Just before I left Mike told me that he didn’t really like my work but his job wasn’t to like it but to bring out the potential in me. That stuck with me and I used that attitude years later when I became a lecturer.

I wrote my thesis on psychological research into the effects of colour on emotion and discovered that not everybody had the same strong emotional response to colour that I had. At the Slade I decided I needed something other than colour to arouse people’s emotions. Before I go on about myself some more I’ll devote some time to Wendy’s work at college.

Wendy Brown was the second student to work in the Stained Glass Department. Around this time it was re-named ‘Light Sound‘. She also began making structures using light and that were participatory but quite different to mine. One involved moving illuminated boxes around tracks that changed colour when they ‘met’ other boxes. (She blew the college fuses on one occasion – it was amazing what they let us do. No Health and Safety regs then but we learned fast the hard way.) After about six months our tutor, Mike Bartlett, asked her what she was doing there as nobody on the staff had told him he had a new student.

After making a number of light/participatory structures Wendy developed an interest in human behaviour. Her degree show involved a game in which two people wore visors to remove their sight and then stalked each other with ‘rayguns’. When somebody got hit with the flash from the gun it hit a photocell and made a high pitched squeal in their ear. This was many years before ‘Quasar’, maybe somebody pinched the idea from her.

She also built a radio controlled robot that navigated around the space to hunt the visitors to the show with its own light. To get out of the exhibition you had to open a locked door. You could open the door by paying 10p (a reasonable amount back then) or press a handle ten times. The only trouble was that the handle gave you a mild electric shock every time you touched it. We were amazed that the vast majority of people took the shocks rather than pay 10p.
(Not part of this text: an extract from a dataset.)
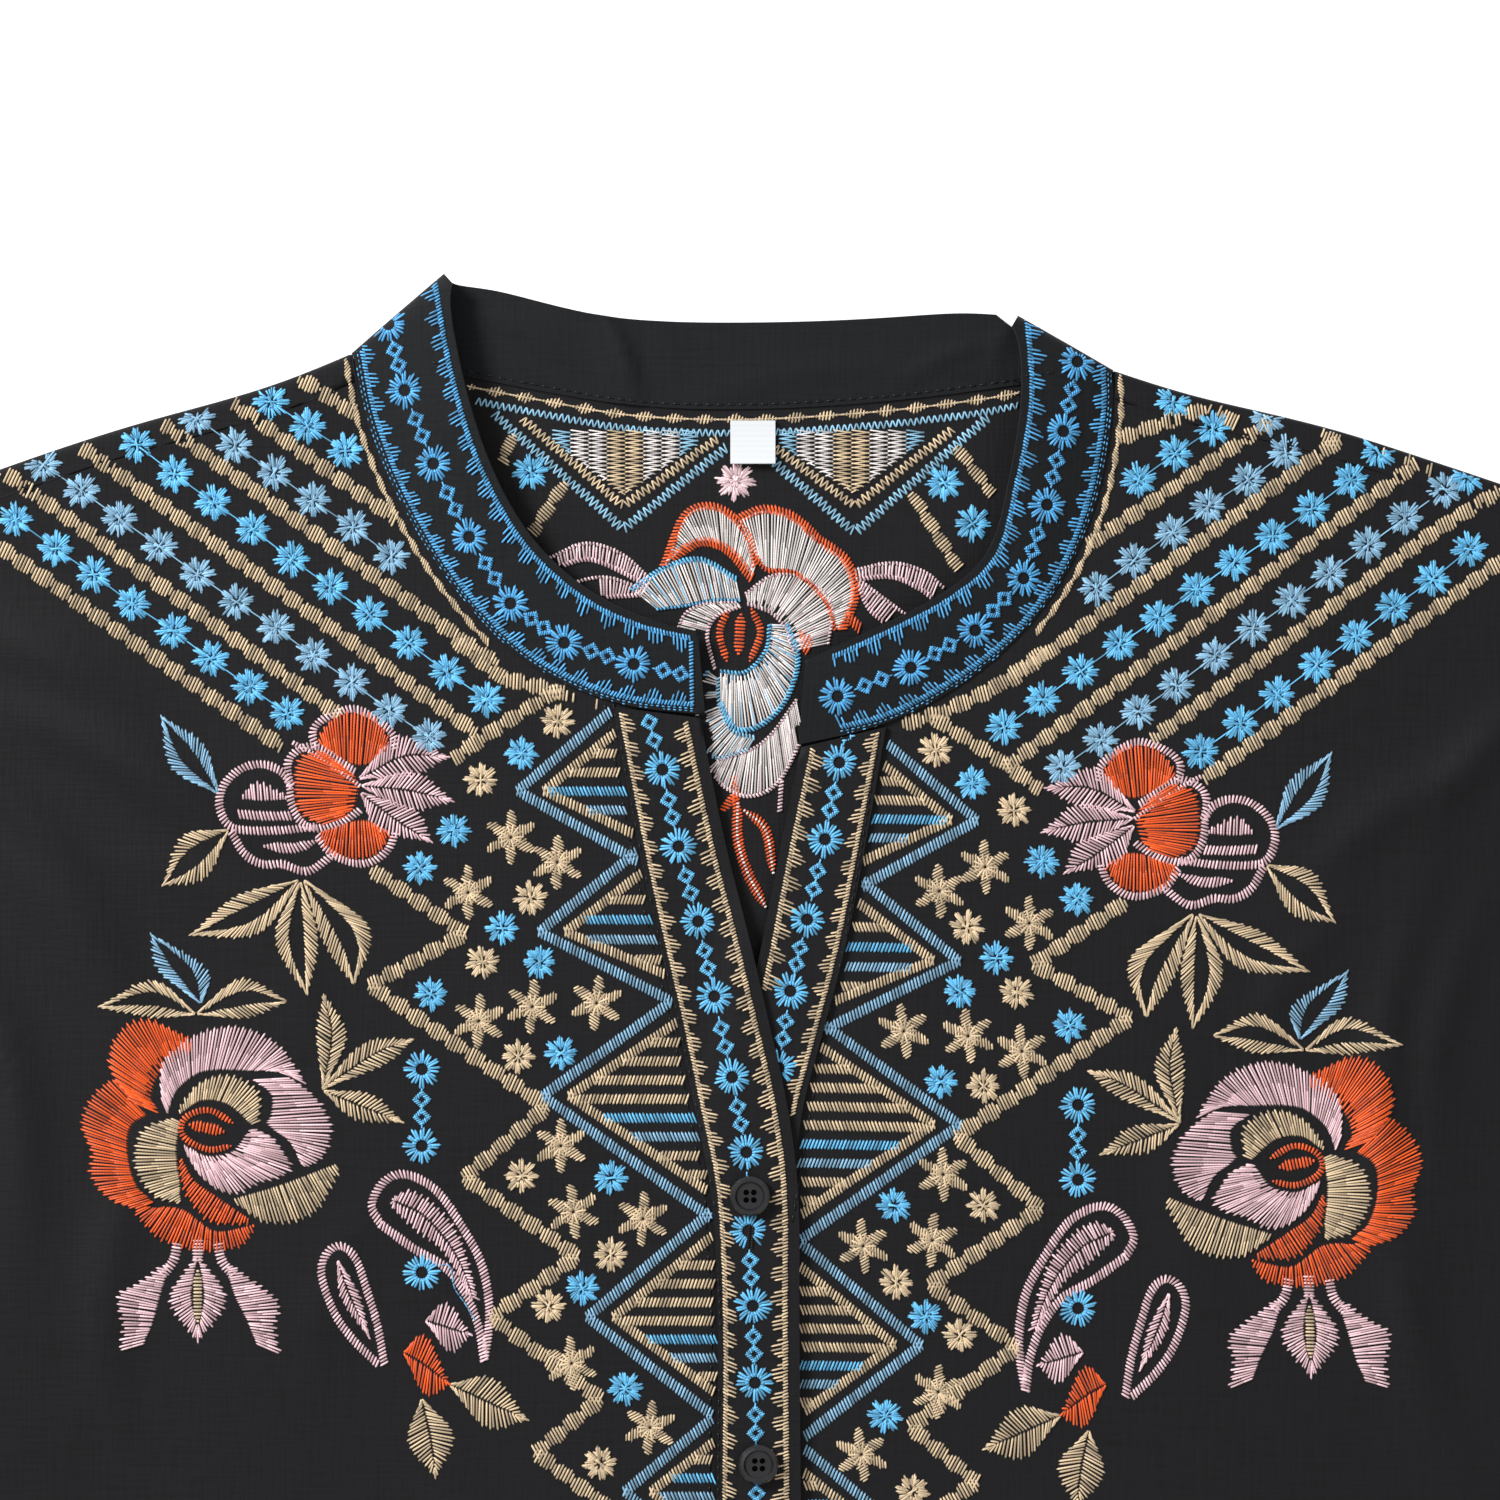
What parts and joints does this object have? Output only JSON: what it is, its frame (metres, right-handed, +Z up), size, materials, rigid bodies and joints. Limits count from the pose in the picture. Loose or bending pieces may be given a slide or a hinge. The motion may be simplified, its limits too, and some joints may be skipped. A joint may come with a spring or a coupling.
{
  "type": "embroidered blouse",
  "caption": "Embroidered black band-collar blouse with a half placket and three-quarter sleeves, laid out flat with its front up.",
  "frame": {"origin": "middle of the laid-out blouse's footprint, on the surface that it lies on", "axes": "+X to the right across the laid-out blouse as seen from above, +Y from the hem towards the collar, +Z up, away from the surface"},
  "size_m": [1.1506, 0.7584, 0.0098],
  "materials": {
    "black_cloth": "plain woven cotton blend with a faint slub, dyed black",
    "black_button": "moulded, polished on the rim",
    "white_label": "woven satin ribbon, blank",
    "embroidery_thread": "rayon embroidery thread in blue, grey-blue, tan, pink and orange"
  },
  "bodies": {
    "root": {"back_panel": "black_cloth", "front_panel": "black_cloth", "sleeve_left": "black_cloth", "sleeve_right": "black_cloth", "collar_band": "black_cloth", "placket_under": "black_cloth", "placket_over": "black_cloth", "size_label": "white_label", "button_upper": "black_button", "button_lower": "black_button"}
  },
  "joints": []
}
Her thesis was called Proxemics: an aspect of behaviour‘. The staff at the art college didn’t feel qualified to mark it so it was sent to Exeter University. She got a first for the thesis and another first for her practical work.

ART SYSTEMS / MODERN ART

At the Slade, I decided that people interacting with their own image might be a powerful way to create an interactive artwork or ‘art system‘. I thought about using mirrors but decided that an electronic system would be best. Video seemed the best solution apart from one thing: the college had no video equipment. After a while, I discovered that University College London had a small audio-visual department and University of London had a TV studio.

These were used for making pretty straight productions; recording lectures etc. Somehow I got the technicians enthused about my ideas and managed to get little bits of time to experiment. Eventually, I created a participatory installation which ended up with the name ‘VIDEVENT’ Brian Hoey. This was using one inch monochrome, reel to reel video recorders. The participants saw an image of themselves mixed or keyed with an image of themselves several seconds beforehand.

VIDEVENT Video Art / BRIAN HOEY

Once I left college I showed VIDEVENT video art Brian Hoey in a shop window at the Kendal Gathering, Exeter College of Art and was invited to show it in a major international exhibition ‘The Video Show’ at the Serpentine Gallery, London. The following year I was invited to participate in ‘Video Show‘ (how imaginative) at the Tate Gallery.

This was the first time that the Tate had shown video art and word was that the trustees were somewhat nervous as to the reception it might get. This time I had the budget to enlarge the piece with five monitors on display rather than the single monitor I had used in previous exhibitions.

Two monitors showed the ‘present time’, two showed images from a few seconds beforehand and the central monitor showed these combined; along with this visual echo there was an audio echo. It was a great success. One American honeymoon couple came everyday and spent a long time participating quite theatrically (you’d have thought they’d have other things to do).

I never showed it again and didn’t make another video installation for twenty years. I concentrated instead on making video tapes and working in other media.